Oceans cover more than 70% of the planet, yet they remain one of the least monitored environments. Tracking vessel activity, mapping the seafloor, and detecting underwater threats require advanced technology, and two primary methods—satellites and sonar—are at the center of this battle for supremacy. While satellites offer a broad view from above, sonar provides deep insights from below.
Each method has advantages and limitations, and the effectiveness of maritime surveillance depends on the situation, location, and objective. Let’s explore five key issues in ocean monitoring and see how satellites and sonar compare in tackling them.

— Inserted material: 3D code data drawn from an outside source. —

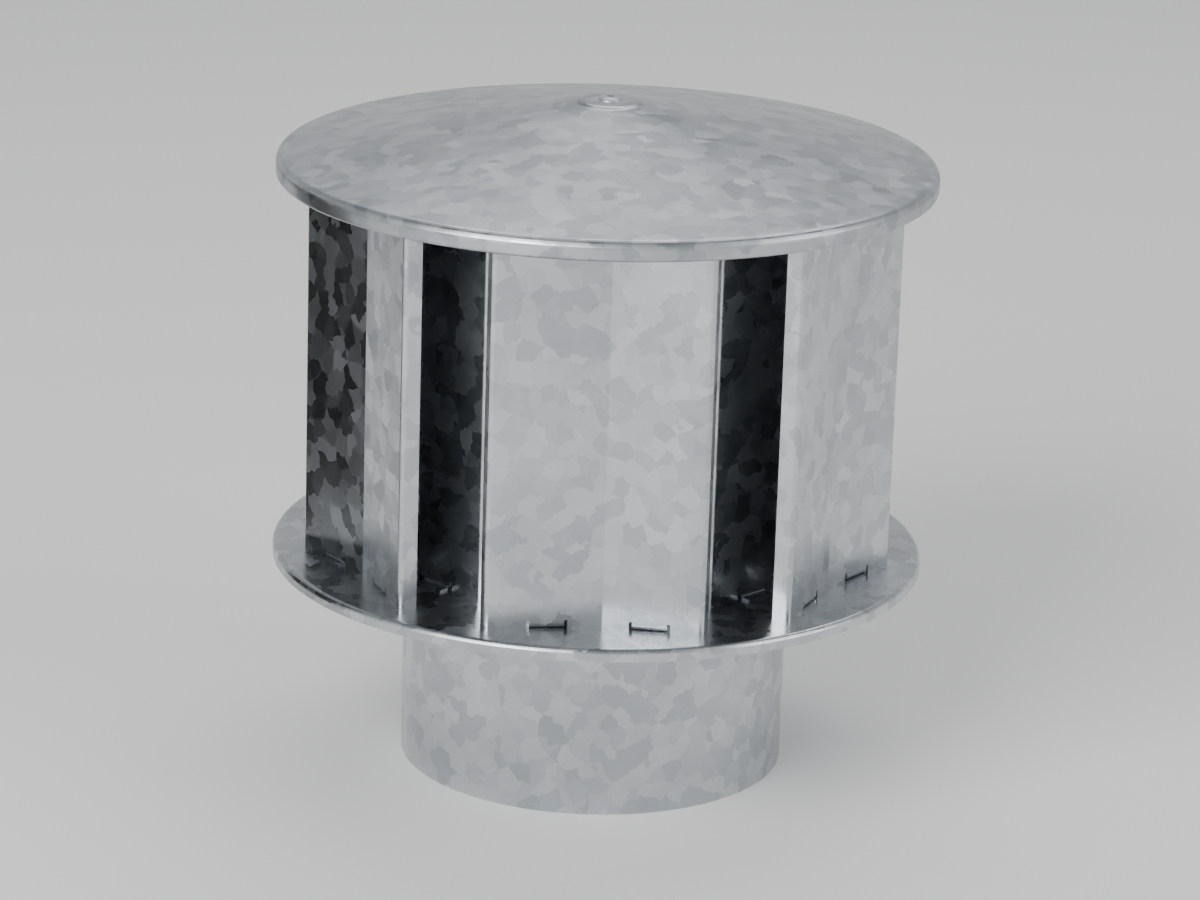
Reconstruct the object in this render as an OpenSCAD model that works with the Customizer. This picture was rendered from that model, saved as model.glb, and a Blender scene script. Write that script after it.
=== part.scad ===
// Vent cap for a round gas flue, made of galvanised steel sheet.
// A conical rain cap and a flat base ring hold two staggered rings of folded baffles
// above a plain collar that slips over the flue pipe.
// Millimetres, +Z up, the front is -Y, the origin is the centre of the collar's lower edge.

/* [Sheet] */
// Thickness of the galvanised sheet
sheet = 0.6; // [0.5:0.1:0.8]
// Inside radius of an ordinary bend
bend_r = 0.8; // [0.6:0.1:1.2]

/* [Collar] */
// Inside diameter of the collar, a slip fit over a 4 inch pipe end
collar_bore_d = 102.4; // [101.8:0.2:103.6]
// Height of the base ring's top face above the collar's lower edge
collar_h = 59; // [50:1:70]
// Radial width of the turned-out flange that lies on the base ring
collar_flange_w = 4.4; // [3:0.2:6]
// Straight slant of the locking bead below the base ring
bead_slant = 1; // [0.4:0.1:1.4]
// Width of the lock seam down the back of the collar
seam_w = 8; // [6:0.5:10]

/* [Inner baffles] */
// Space between the collar's flange and the inner baffles
flange_space = 1.6; // [0.6:0.1:3]
// Angle of an inner baffle's facets off the tangent, with the ridge outward
inner_facet_a = 14; // [8:1:16]
// Angle about the axis that one facet takes up
inner_half_a = 21.8; // [18:0.2:24]

/* [Outer baffles] */
// Radial way between the inner ridges and the outer folds
passage_w = 9.8; // [7:0.1:14]
// Angle of an outer baffle's facets off the tangent, with the fold inward
outer_facet_a = 7.5; // [4:0.5:11]
// Angle about the axis that one facet takes up
outer_half_a = 20.5; // [17:0.5:23]
// Width of the lip turned back along each upright edge
lip_w = 4.4; // [3:0.2:6]
// Angle of the lip off the tangent
lip_a = 77; // [55:1:88]
// Distance that the front baffle's fold was made off its middle
front_fold_shift = 2; // [-3:0.5:3]

/* [Weld tabs] */
// Width of a weld tab
tab_w = 9; // [7:0.5:10]
// Reach of a tab from the middle of the sheet
tab_reach = 3.8; // [3:0.1:4.2]
// Width of the relief slot on each side of a foot tab
relief_w = 0.8; // [0.6:0.1:1]
// Place of a tab along a facet of an outer baffle, as a share of its width
outer_tab_at = 0.47; // [0.35:0.01:0.6]
// Place of a tab along a facet of an inner baffle, as a share of its width
inner_tab_at = 0.66; // [0.4:0.01:0.7]

/* [Rain cap and base ring] */
// Overhang of the cap and the ring beyond the outer baffles
overhang = 8.4; // [5:0.5:14]
// Height of the cap's shoulder above the base ring
shoulder_h = 104; // [90:1:115]
// Slope of the cone
cone_slope = 10.8; // [8:0.2:15]
// Inside radius of the rounded shoulder
shoulder_r = 1.8; // [1.2:0.1:2.6]
// Height of the turned-down rim below the shoulder
rim_h = 3; // [2.4:0.2:5]
// Height of the hem folded up inside the rim
hem_h = 1.8; // [1:0.2:2]
// Radius of the flattened button at the apex
button_r = 7.4; // [6:0.2:10]
// Diameter of the blind rivet that closes the pilot hole
rivet_d = 3.2; // [2.4:0.2:4]
// Height of the base ring's turned-down edge
ring_edge_h = 3.2; // [2.6:0.2:5]

/* [Hidden] */

$fn = 120;
baffles = 6;
pitch = 360 / baffles;
// Angle of one step of a drawn bend
bend_step = 15;
// Air left between the cone and the top edges of the baffles
cap_gap = 0.1;
// Radial clearance of pieces that slip into each other
slip = 0.1;
// Length by which a cut runs past what it cuts
past = 2 * sheet;

mid_bend = bend_r + sheet / 2;

collar_in_r = collar_bore_d / 2;
collar_out_r = collar_in_r + sheet;
flange_bend_r = 0.4;
flange_r = collar_out_r + collar_flange_w;
ring_hole_r = collar_out_r + flange_bend_r + slip;

bead_turn = 50;
bead_bend_r = 0.7;
bead_mid_r = bead_bend_r + sheet / 2;
bead_h = 4 * bead_mid_r * sin(bead_turn) + 2 * bead_slant * cos(bead_turn);
bead_top = collar_h - sheet - slip;
bead_start = bead_top - bead_h;

// Middle lines of the baffles: the fold's radius, and the corner where a facet ends
inner_r = (flange_r + flange_space + sheet / 2) / cos(inner_facet_a);
outer_r = inner_r + passage_w + sheet;
inner_w = inner_r * sin(inner_half_a) / cos(inner_half_a - inner_facet_a);
outer_w = outer_r * sin(outer_half_a) / cos(outer_half_a + outer_facet_a);
inner_edge = [inner_w * cos(inner_facet_a), inner_r - inner_w * sin(inner_facet_a)];
outer_edge = [outer_w * cos(outer_facet_a), outer_r + outer_w * sin(outer_facet_a)];
rim_r = norm(outer_edge) + overhang;

shoulder_z = collar_h + shoulder_h;
shoulder_mid_r = shoulder_r + sheet / 2;
hem_bend_r = 0.3;
rivet_hole_r = rivet_d / 2 + slip;
button_turn = 35;
button_bend_r = 1.2;
button_mid_r = button_bend_r + sheet / 2;
button_step = 0.4;
// Middle line of the sheet where the cone starts at the button's foot
cone_in_r = button_r + button_mid_r * (2 * sin(button_turn) - sin(cone_slope))
    + button_step * cos(button_turn);
cone_run = (rim_r - sheet / 2 - cone_in_r - shoulder_mid_r * (1 - sin(cone_slope))) / cos(cone_slope);
cone_in_z = shoulder_z + shoulder_mid_r * cos(cone_slope) + cone_run * sin(cone_slope);
button_z = cone_in_z + button_mid_r * (1 - 2 * cos(button_turn) + cos(cone_slope))
    + button_step * sin(button_turn);

// Height of the cone's underside at a radius
function under_cone(r) = cone_in_z - (r - cone_in_r) * tan(cone_slope) - sheet / 2 / cos(cone_slope);

function unit(a) = [cos(a), sin(a)];
function left_of(a) = [-sin(a), cos(a)];
function reverse(list) = [for (i = [len(list) - 1:-1:0]) list[i]];

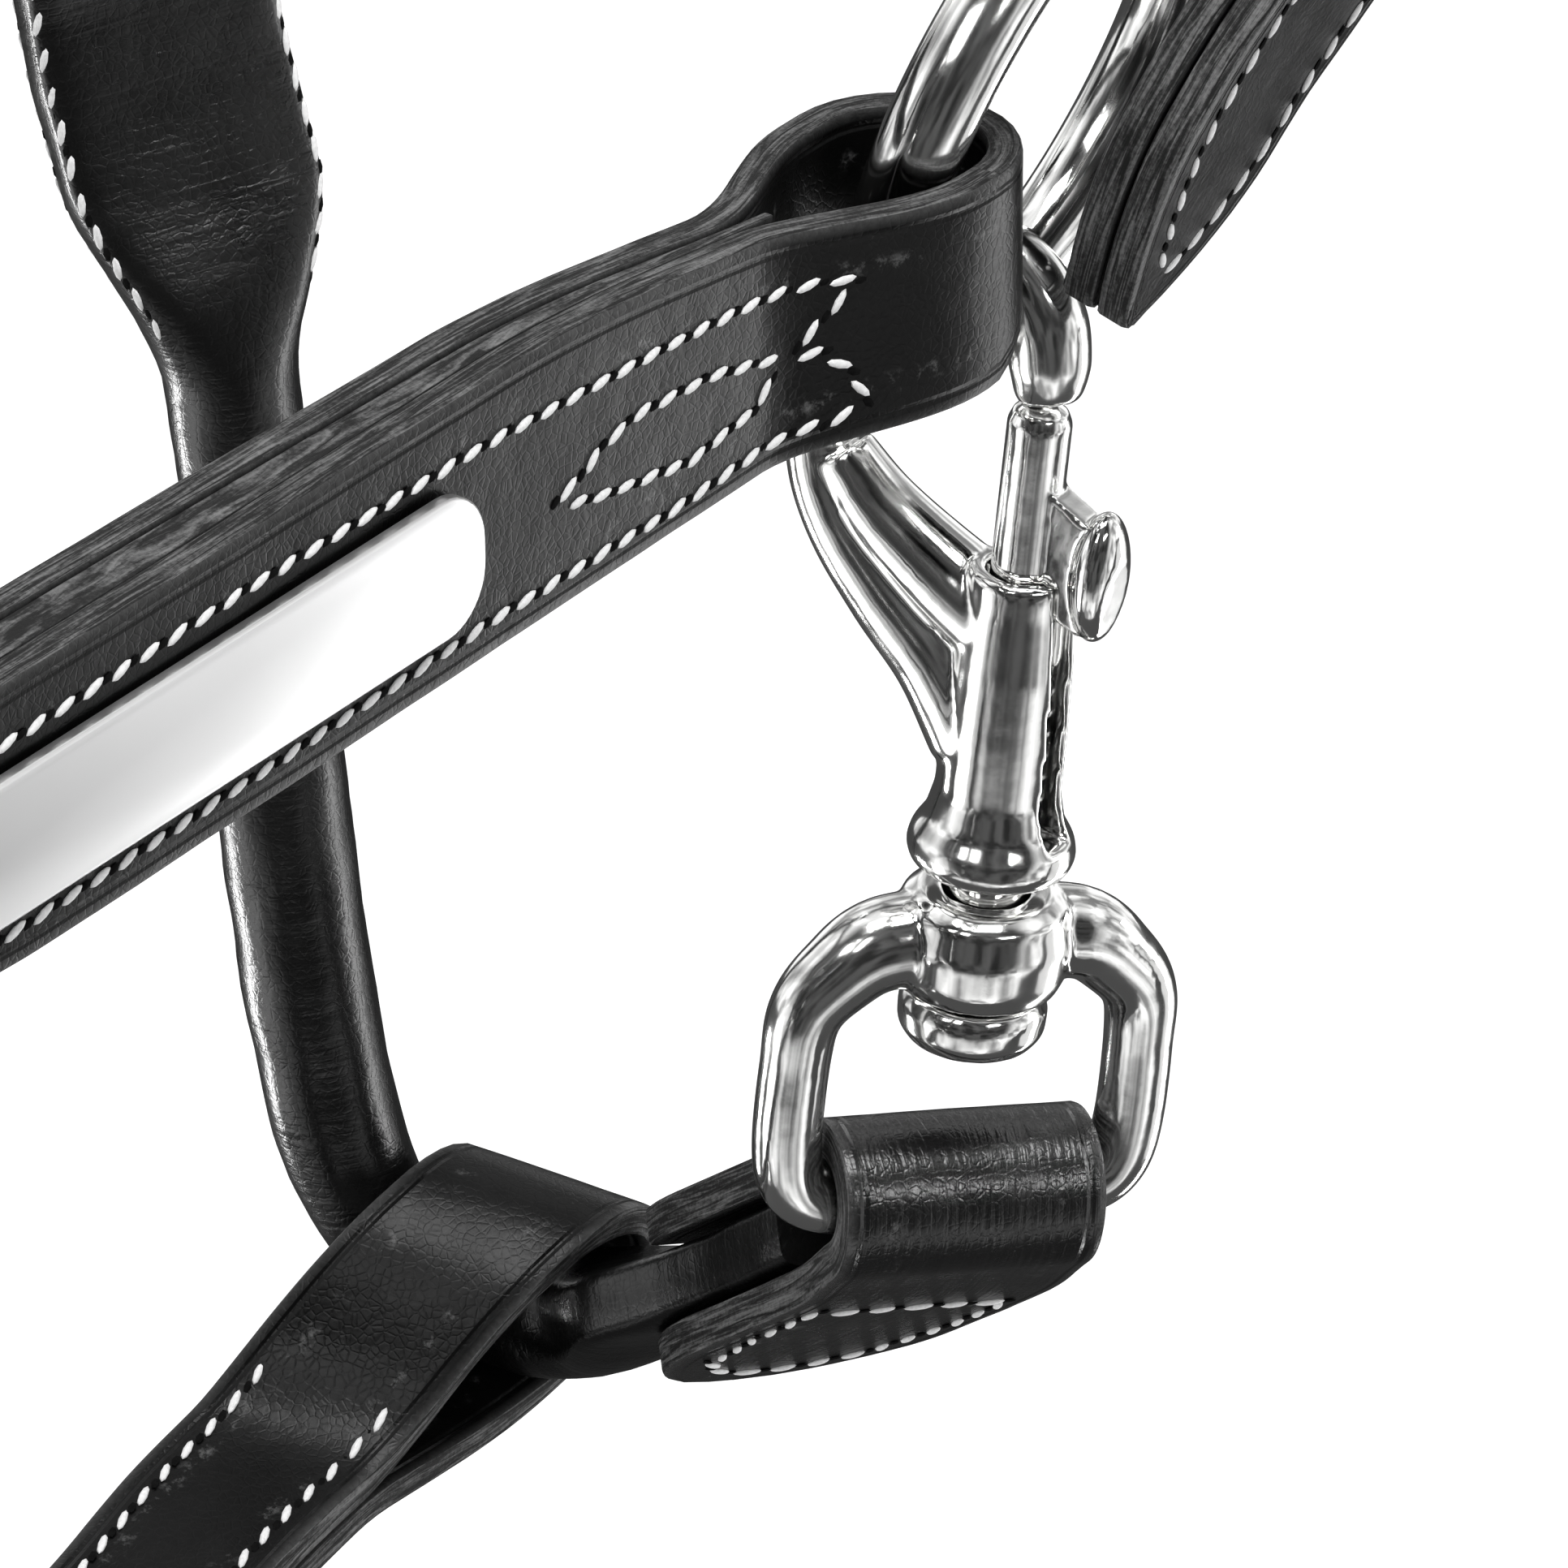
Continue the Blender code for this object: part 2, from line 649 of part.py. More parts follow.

1️⃣ Surface Vessel Tracking
One of the biggest challenges in maritime security is identifying and tracking vessels across vast ocean regions. Governments, shipping companies, and law enforcement agencies need to monitor cargo ships, fishing vessels, and military fleets to prevent smuggling, illegal fishing, and unauthorized incursions.
How Satellites Perform
- Satellites provide global coverage, making them ideal for tracking ship movements over open waters.
- Synthetic Aperture Radar (SAR) can detect ships even at night or through clouds, unlike traditional optical imaging.
- Automatic Identification System (AIS) data, transmitted by legally registered vessels, is collected by satellite receivers, allowing for real-time monitoring.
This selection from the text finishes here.